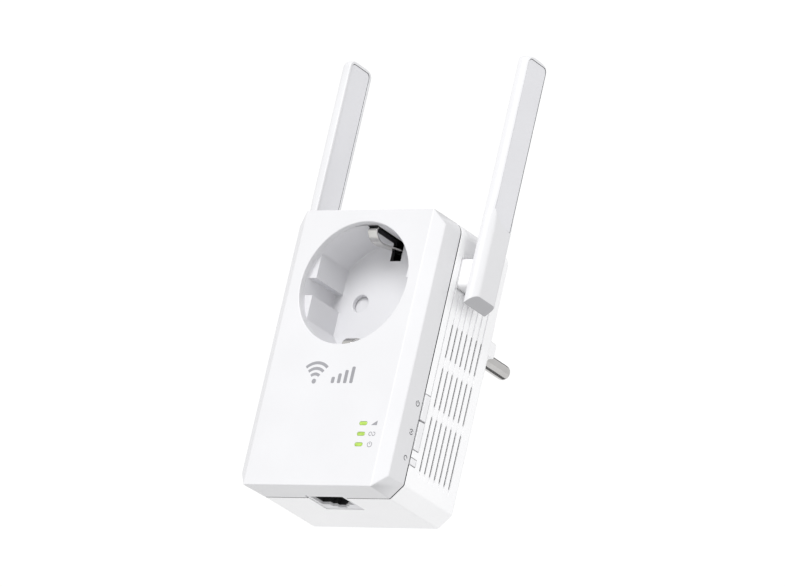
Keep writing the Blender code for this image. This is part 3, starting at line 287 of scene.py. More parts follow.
def soft_levels(start, stop, start_round, stop_round, steps=3):
    """Levels of a prism whose two end edges are rounded."""
    sign = 1 if stop > start else -1
    levels = []
    for i in range(steps + 1):
        a = math.radians(90 * i / steps)
        if start_round:
            levels.append((start + sign * start_round * (1 - math.sin(a)), -start_round * (1 - math.cos(a))))
    levels = levels[::-1] or [(start, 0.0)]
    for i in range(steps + 1):
        a = math.radians(90 * i / steps)
        if stop_round:
            levels.append((stop - sign * stop_round * (1 - math.sin(a)), -stop_round * (1 - math.cos(a))))
    if not stop_round:
        levels.append((stop, 0.0))
    return levels


def prism(axis, outline, start, stop, start_round=0.0, stop_round=0.0, bm=None):
    return stack(axis, outline, soft_levels(start, stop, start_round, stop_round), bm)


def flared(axis, outline, deep, mouth, flare, bm=None, steps=3, painted_shade_below=None):
    """A cutter whose mouth widens like a rounded edge; below painted_shade_below its walls get the dark
    painted shade of a recess.
    """
    sign = 1 if mouth > deep else -1
    levels = [(deep, 0.0)]
    finishes = []
    if painted_shade_below is not None:
        levels.append((painted_shade_below, 0.0))
        finishes.append(1)
    for i in range(steps + 1):
        a = math.radians(90 * i / steps)
        levels.append((mouth - sign * flare * (1 - math.sin(a)), flare * (1 - math.cos(a))))
        finishes.append(0)
    levels.append((mouth + sign * 0.002, flare))
    finishes.append(0)
    return stack(axis, outline, levels, bm, finishes)


def slab(outline, first, last, bm, finishes=None):
    """A flat body across X; outline holds (y, z) points."""
    return loft([[Vector((x, y, z)) for y, z in outline] for x in (first, last)], bm, finishes)


def hull(points):
    bm = bmesh.new()
    for p in points:
        bm.verts.new(p)
    made = bmesh.ops.convex_hull(bm, input=bm.verts)
    waste = [g for g in made["geom_interior"] + made["geom_unused"] if isinstance(g, bmesh.types.BMVert)]
    bmesh.ops.delete(bm, geom=list(set(waste)), context="VERTS")
    bmesh.ops.dissolve_limit(bm, angle_limit=math.radians(0.4), verts=bm.verts, edges=bm.edges)
    bmesh.ops.recalc_face_normals(bm, faces=bm.faces)
    return bm


def turned(axis, profile, centre, sides):
    """A turned solid; profile holds (place along the axis, radius)."""
    rings = [[at(axis, u, v, w) for u, v in disc(radius, centre, sides)()] for w, radius in profile]
    return loft(rings)


def tube_along(route, radius, sides):
    """A round tube along a route of points."""
    route = [Vector(p) for p in route]
    rings = []
    normal = None
    for i, point in enumerate(route):
        ahead = (route[min(i + 1, len(route) - 1)] - route[max(i - 1, 0)]).normalized()
        if normal is None:
            normal = ahead.orthogonal().normalized()
        normal = (normal - ahead * normal.dot(ahead)).normalized()
        other = ahead.cross(normal)
        rings.append([point + normal * u + other * v for u, v in disc(radius, sides=sides)()])
    return loft(rings)


def mirrored(bm, side):
    if side < 0:
        bmesh.ops.scale(bm, verts=bm.verts, vec=(-1, 1, 1))
        bmesh.ops.reverse_faces(bm, faces=bm.faces)
    return bm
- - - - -
Return the material in full, exactly as shown.

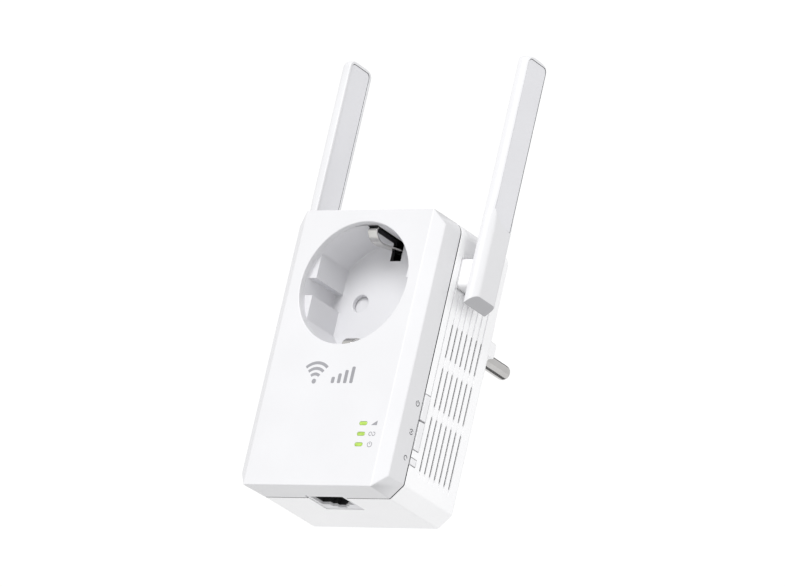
Keep writing the Blender code for this image. This is part 3, starting at line 287 of scene.py. More parts follow.
def soft_levels(start, stop, start_round, stop_round, steps=3):
    """Levels of a prism whose two end edges are rounded."""
    sign = 1 if stop > start else -1
    levels = []
    for i in range(steps + 1):
        a = math.radians(90 * i / steps)
        if start_round:
            levels.append((start + sign * start_round * (1 - math.sin(a)), -start_round * (1 - math.cos(a))))
    levels = levels[::-1] or [(start, 0.0)]
    for i in range(steps + 1):
        a = math.radians(90 * i / steps)
        if stop_round:
            levels.append((stop - sign * stop_round * (1 - math.sin(a)), -stop_round * (1 - math.cos(a))))
    if not stop_round:
        levels.append((stop, 0.0))
    return levels


def prism(axis, outline, start, stop, start_round=0.0, stop_round=0.0, bm=None):
    return stack(axis, outline, soft_levels(start, stop, start_round, stop_round), bm)


def flared(axis, outline, deep, mouth, flare, bm=None, steps=3, painted_shade_below=None):
    """A cutter whose mouth widens like a rounded edge; below painted_shade_below its walls get the dark
    painted shade of a recess.
    """
    sign = 1 if mouth > deep else -1
    levels = [(deep, 0.0)]
    finishes = []
    if painted_shade_below is not None:
        levels.append((painted_shade_below, 0.0))
        finishes.append(1)
    for i in range(steps + 1):
        a = math.radians(90 * i / steps)
        levels.append((mouth - sign * flare * (1 - math.sin(a)), flare * (1 - math.cos(a))))
        finishes.append(0)
    levels.append((mouth + sign * 0.002, flare))
    finishes.append(0)
    return stack(axis, outline, levels, bm, finishes)


def slab(outline, first, last, bm, finishes=None):
    """A flat body across X; outline holds (y, z) points."""
    return loft([[Vector((x, y, z)) for y, z in outline] for x in (first, last)], bm, finishes)


def hull(points):
    bm = bmesh.new()
    for p in points:
        bm.verts.new(p)
    made = bmesh.ops.convex_hull(bm, input=bm.verts)
    waste = [g for g in made["geom_interior"] + made["geom_unused"] if isinstance(g, bmesh.types.BMVert)]
    bmesh.ops.delete(bm, geom=list(set(waste)), context="VERTS")
    bmesh.ops.dissolve_limit(bm, angle_limit=math.radians(0.4), verts=bm.verts, edges=bm.edges)
    bmesh.ops.recalc_face_normals(bm, faces=bm.faces)
    return bm


def turned(axis, profile, centre, sides):
    """A turned solid; profile holds (place along the axis, radius)."""
    rings = [[at(axis, u, v, w) for u, v in disc(radius, centre, sides)()] for w, radius in profile]
    return loft(rings)


def tube_along(route, radius, sides):
    """A round tube along a route of points."""
    route = [Vector(p) for p in route]
    rings = []
    normal = None
    for i, point in enumerate(route):
        ahead = (route[min(i + 1, len(route) - 1)] - route[max(i - 1, 0)]).normalized()
        if normal is None:
            normal = ahead.orthogonal().normalized()
        normal = (normal - ahead * normal.dot(ahead)).normalized()
        other = ahead.cross(normal)
        rings.append([point + normal * u + other * v for u, v in disc(radius, sides=sides)()])
    return loft(rings)


def mirrored(bm, side):
    if side < 0:
        bmesh.ops.scale(bm, verts=bm.verts, vec=(-1, 1, 1))
        bmesh.ops.reverse_faces(bm, faces=bm.faces)
    return bm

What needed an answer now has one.